HEMC results showed a variation of its behaviour compared with density in the fresh state, sample had decrease of 13.33% of its density, less accentuated until 1.5% concentration, and subsequently, the results increase, except in the last concentration studied (10%). Until 5% concentration of HEMC, it is responsible for the lowest sample densities, after this interval pA obtained the lowest results. It is believed that HEMC associated with the water, reducing consistency (Figure 2) due to the formation of a gel that traps the water, generating isolated pores, and due to the difficult of densification because of the drier consistency of mortars.

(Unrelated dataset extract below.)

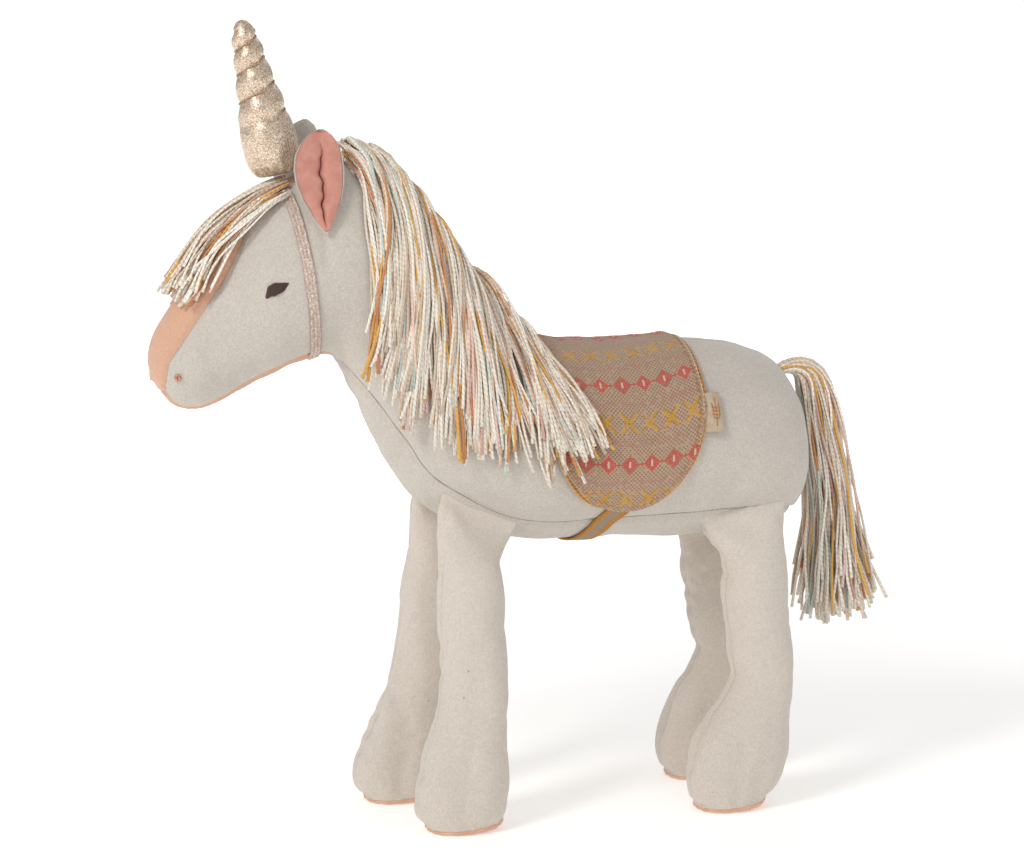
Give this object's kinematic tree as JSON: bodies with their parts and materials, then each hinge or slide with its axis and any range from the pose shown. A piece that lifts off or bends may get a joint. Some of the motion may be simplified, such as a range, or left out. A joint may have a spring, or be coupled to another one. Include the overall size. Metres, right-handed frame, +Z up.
{
  "type": "plush unicorn",
  "caption": "Sewn standing toy unicorn with stuffed limbs, loose yarn mane and tail, a knitted saddle on a girth strap, and a glitter horn worn on a chin elastic.",
  "frame": {"origin": "centre of the bounding box on the ground, under the belly", "axes": "+Z up, nose towards -X, the unicorn's left side towards -Y, right side towards +Y"},
  "size_m": [0.3746, 0.1208, 0.39],
  "materials": {
    "wool_felt": "brushed wool felt",
    "linen": "slubby linen and wool",
    "peach_cotton": "brushed cotton",
    "pink_cotton": "smooth cotton",
    "filling": "soft polyester filling",
    "gold_lame": "glittering lame",
    "glitter_elastic": "elastic with metal thread",
    "copper_thread": "twisted thread",
    "dark_thread": "satin stitch",
    "cotton_yarn": "loose cotton yarn",
    "cotton_tape": "plain weave",
    "knit_jacquard": "fine patterned knit",
    "ochre_braid": "braided cotton"
  },
  "bodies": {
    "trunk": {"side_panel_left": "wool_felt", "side_panel_right": "wool_felt", "chest_and_belly_gusset": "wool_felt", "blaze_gusset": "peach_cotton", "chin_gusset": "peach_cotton", "barrel_filling": "filling", "neck_filling": "filling", "head_filling": "filling", "eye_left": "dark_thread", "eye_right": "dark_thread", "nostril_knot_left": "copper_thread", "nostril_knot_right": "copper_thread", "mane_yarn_left": "cotton_yarn", "mane_yarn_right": "cotton_yarn", "mane_seam_tape": "cotton_tape", "forelock_yarn": "cotton_yarn", "saddle_knit_top": "knit_jacquard", "saddle_lining_top": "cotton_tape"},
    "saddle_flap_left": {"saddle_knit_flap_left": "knit_jacquard", "saddle_lining_flap_left": "cotton_tape", "saddle_piping_left": "ochre_braid", "girth_strap": "ochre_braid", "woven_label": "cotton_tape"},
    "saddle_flap_right": {"saddle_knit_flap_right": "knit_jacquard", "saddle_lining_flap_right": "cotton_tape", "saddle_piping_right": "ochre_braid"},
    "ear_left": {"ear_left_back": "wool_felt", "ear_left_lining": "pink_cotton"},
    "ear_right": {"ear_right_back": "wool_felt", "ear_right_lining": "pink_cotton"},
    "horn_headband": {"horn_cover": "gold_lame", "horn_filling": "filling", "horn_base_patch": "gold_lame", "horn_winding_thread": "copper_thread", "chin_elastic": "glitter_elastic"},
    "tail": {"tail_yarn": "cotton_yarn", "tail_root_binding": "cotton_yarn"},
    "leg_front_left": {"leg_front_left_outer_panel": "linen", "leg_front_left_inner_panel": "linen", "leg_front_left_filling": "filling", "leg_front_left_sole": "peach_cotton"},
    "leg_front_right": {"leg_front_right_outer_panel": "linen", "leg_front_right_inner_panel": "linen", "leg_front_right_filling": "filling", "leg_front_right_sole": "peach_cotton"},
    "leg_rear_left": {"leg_rear_left_outer_panel": "linen", "leg_rear_left_inner_panel": "linen", "leg_rear_left_filling": "filling", "leg_rear_left_sole": "peach_cotton"},
    "leg_rear_right": {"leg_rear_right_outer_panel": "linen", "leg_rear_right_inner_panel": "linen", "leg_rear_right_filling": "filling", "leg_rear_right_sole": "peach_cotton"}
  },
  "joints": [
    {"name": "leg_front_left_swing", "type": "hinge", "parent": "trunk", "child": "leg_front_left", "pos_m": [-0.0372, -0.032, 0.14], "axis": [0, 1, 0], "range_deg": [-15, 15], "stiffness_Nm_per_rad": 0.8},
    {"name": "leg_front_right_swing", "type": "hinge", "parent": "trunk", "child": "leg_front_right", "pos_m": [-0.0372, 0.032, 0.14], "axis": [0, 1, 0], "range_deg": [-15, 15], "stiffness_Nm_per_rad": 0.8},
    {"name": "leg_rear_left_swing", "type": "hinge", "parent": "trunk", "child": "leg_rear_left", "pos_m": [0.1093, -0.032, 0.14], "axis": [0, 1, 0], "range_deg": [-15, 15], "stiffness_Nm_per_rad": 0.8},
    {"name": "leg_rear_right_swing", "type": "hinge", "parent": "trunk", "child": "leg_rear_right", "pos_m": [0.1093, 0.032, 0.14], "axis": [0, 1, 0], "range_deg": [-15, 15], "stiffness_Nm_per_rad": 0.8},
    {"name": "tail_swing", "type": "hinge", "parent": "trunk", "child": "tail", "pos_m": [0.1423, 0, 0.2155], "axis": [0, -1, 0], "range_deg": [0, 60]},
    {"name": "ear_left_bend", "type": "hinge", "parent": "trunk", "child": "ear_left", "pos_m": [-0.1067, -0.0296, 0.2915], "axis": [1, 0, 0], "range_deg": [0, 35], "stiffness_Nm_per_rad": 0.02},
    {"name": "ear_right_bend", "type": "hinge", "parent": "trunk", "child": "ear_right", "pos_m": [-0.1067, 0.0296, 0.2915], "axis": [-1, 0, 0], "range_deg": [0, 35], "stiffness_Nm_per_rad": 0.02},
    {"name": "saddle_flap_left_lift", "type": "hinge", "parent": "trunk", "child": "saddle_flap_left", "pos_m": [0.0363, -0.0388, 0.22247], "axis": [-1, 0, 0], "range_deg": [0, 80], "deforming": ["mane_yarn_left"]},
    {"name": "saddle_flap_right_lift", "type": "hinge", "parent": "trunk", "child": "saddle_flap_right", "pos_m": [0.0363, 0.0388, 0.22247], "axis": [1, 0, 0], "range_deg": [0, 80], "deforming": ["mane_yarn_right"]},
    {"name": "headband_pull_off", "type": "slide", "parent": "trunk", "child": "horn_headband", "axis": [-0.8829, 0, -0.4695], "range_m": [0, 0.2], "deforming": ["forelock_yarn"]}
  ]
}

This trapped water evaporated after a while, being responsible for the decrease of this property. Polymer pAVE presented similar behaviour with HEMC until 5% of its concentration, presenting intermediary results of density in the hardened state when compared with the other polymers, and above this percentage it presented the highest hardened densities among all the samples. It is observed that, as well as the fresh state density of pAVE, the hardened state density presented a considerable decrease between 0% and 1.5% and above this concentration the results fluctuates between 1600 kg/m3 and 1700 kg/m3 (in other words, it remained constant), 11% below the result of fresh state density. This result is justified due to the greater air incorporation (Figure 7) at lower concentrations of this Polymer, reducing density, while at higher concentration the gain in plasticity tended to maintain density due to the better densification and less demand for kneading water. Polymer pA maintained the same behaviour for density in the hardened state (Figure 8), which it presented in the fresh state density (Figure 6). There was observed a density decrease of 11%, at 15% concentration of the Polymer, when density in the fresh state and hardened state are compared. Whit up to 5% of this polymer, it is responsible for the highest results of density in the hardened state, and with concentration above 5% it presented the lowest results of hardened density. The effect of incorporating air promoted by the admixture pA becomes more evident in this property and in the porosity, generating proportional decrease of density with the increase in its content.
The behaviour of the samples in density in the hardened state follows the same behaviour presented in density in the fresh state, only HEMC admixture that presented a smaller variation between the fresh and the hardened density than the other admixtures, this is due to the samples already presented low density because of the voids left by densification, as it was dry, because of this there was less variation in density in the hardened state.
All the results found for density in the hardened state characterized mortars suitable for use as external coating, as they have hardened density greater than 1400 kg/m3 [24].
Theoretical porosity, as well as the air incorporated, were obtained through the relation between density in the hardened state and the specific mass of materials used. In Figure 9, the results of porosity for HEMC, pA and pAVE are presented.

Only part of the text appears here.